With around 140,000 employees and contractors and a strong footprint in over 35 countries in both established and emerging regions for natural resources, our marketing and industrial activities are supported by a global network of more than 40 offices. 

Glencore's customers are industrial consumers, such as those in the automotive, steel, power generation, battery manufacturing and oil sectors. We also provide financing, logistics and other services to producers and consumers of commodities.

Glencore is proud to be a member of the Voluntary Principles on Security and Human Rights and the International Council on Mining and Metals. We are an active participant in the Extractive Industries Transparency Initiative.

We recognise our responsibility to contribute to the global effort to achieve the goals of the Paris Agreement by decarbonising our own operational footprint. We believe that we should take a holistic approach and have considered our commitment through the lens of our global industrial emissions.
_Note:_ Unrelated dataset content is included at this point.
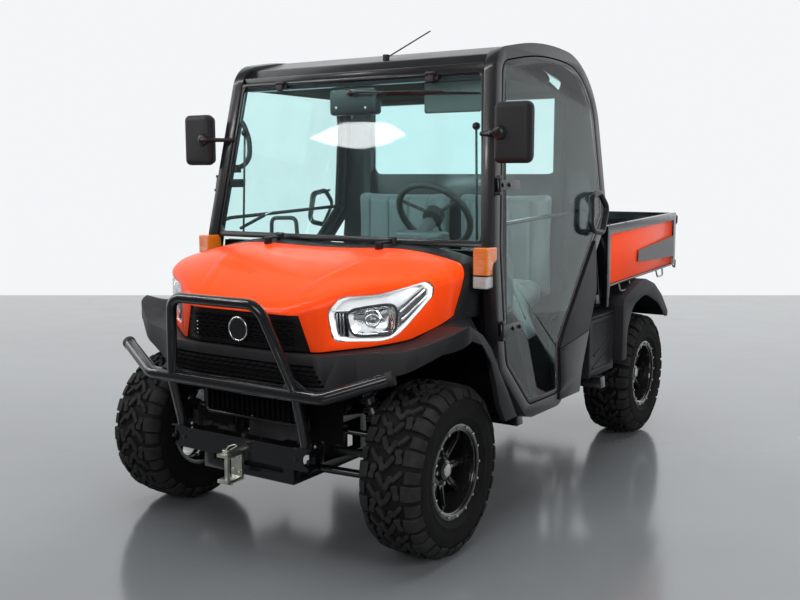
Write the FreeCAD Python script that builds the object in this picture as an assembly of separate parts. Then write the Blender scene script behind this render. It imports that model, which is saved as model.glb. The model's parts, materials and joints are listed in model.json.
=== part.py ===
"""Side by side utility vehicle with a glazed cab and a tipping cargo bed.

Millimetres. X points to the vehicle's left, -Y to its front, Z up. Lengths along Y are written
as the distance behind the front axle, and the finished shapes are moved to the part's frame.
"""
import math
import os

import FreeCAD
import Part
from FreeCAD import Vector

X_AXIS = Vector(1, 0, 0)
Y_AXIS = Vector(0, 1, 0)
Z_AXIS = Vector(0, 0, 1)

# Wheels and their place
WHEELBASE = 2045.0
TRACK = 1234.0
TYRE_RADIUS = 320.0
TYRE_WIDTH = 250.0
TREAD_WIDTH = 204.0
SHOULDER_RADIUS = 284.0
LUG_COUNT = 16
LUG_LENGTH = 52.0
LUG_HEIGHT = 15.0
LUG_SHARES = ((0.24, -0.3), (0.24, 1.0), (0.96, 1.0), (1.2, -0.7), (1.1, -1.6))
SIDEWALL_RADIUS = 238.0
BEAD_WIDTH = 190.0
BEAD_RADIUS = 158.0
RIM_FLANGE_RADIUS = 176.0
RIM_FLANGE = 9.0
RIM_WALL = 8.0
HUB_FACE = 22.0
HUB_THICKNESS = 16.0
HUB_RADIUS = 62.0
HUB_BORE = 24.0
SPOKE_COUNT = 8
SPOKE_WIDTH = 34.0
SPOKE_DEPTH = 18.0
RUNNING_FIT = 0.05
CURVED_GAP = 0.3
OVERRUN = 40.0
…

Against a 2019 baseline, we are committed to reducing our Scope 1, 2 and 3 industrial emissions by 15% by the end of 2026, 50% by the end of 2035 and we have an ambition to achieve net zero industrial emissions by the end of 2050. For more detail see our 2022 Climate Report on the publication page of our website at glencore.com/publications.

Disclaimer
The companies in which Glencore plc directly and indirectly has an interest are separate and distinct legal entities. In this document, “Glencore”, “Glencore group” and “Group” are used for convenience only where references are made to Glencore plc and its subsidiaries in general. These collective expressions are used for ease of reference only and do not imply any other relationship between the companies. Likewise, the words “we”, “us” and “our” are also used to refer collectively to members of the Group or to those who work for them. These expressions are also used where no useful purpose is served by identifying the particular company or companies.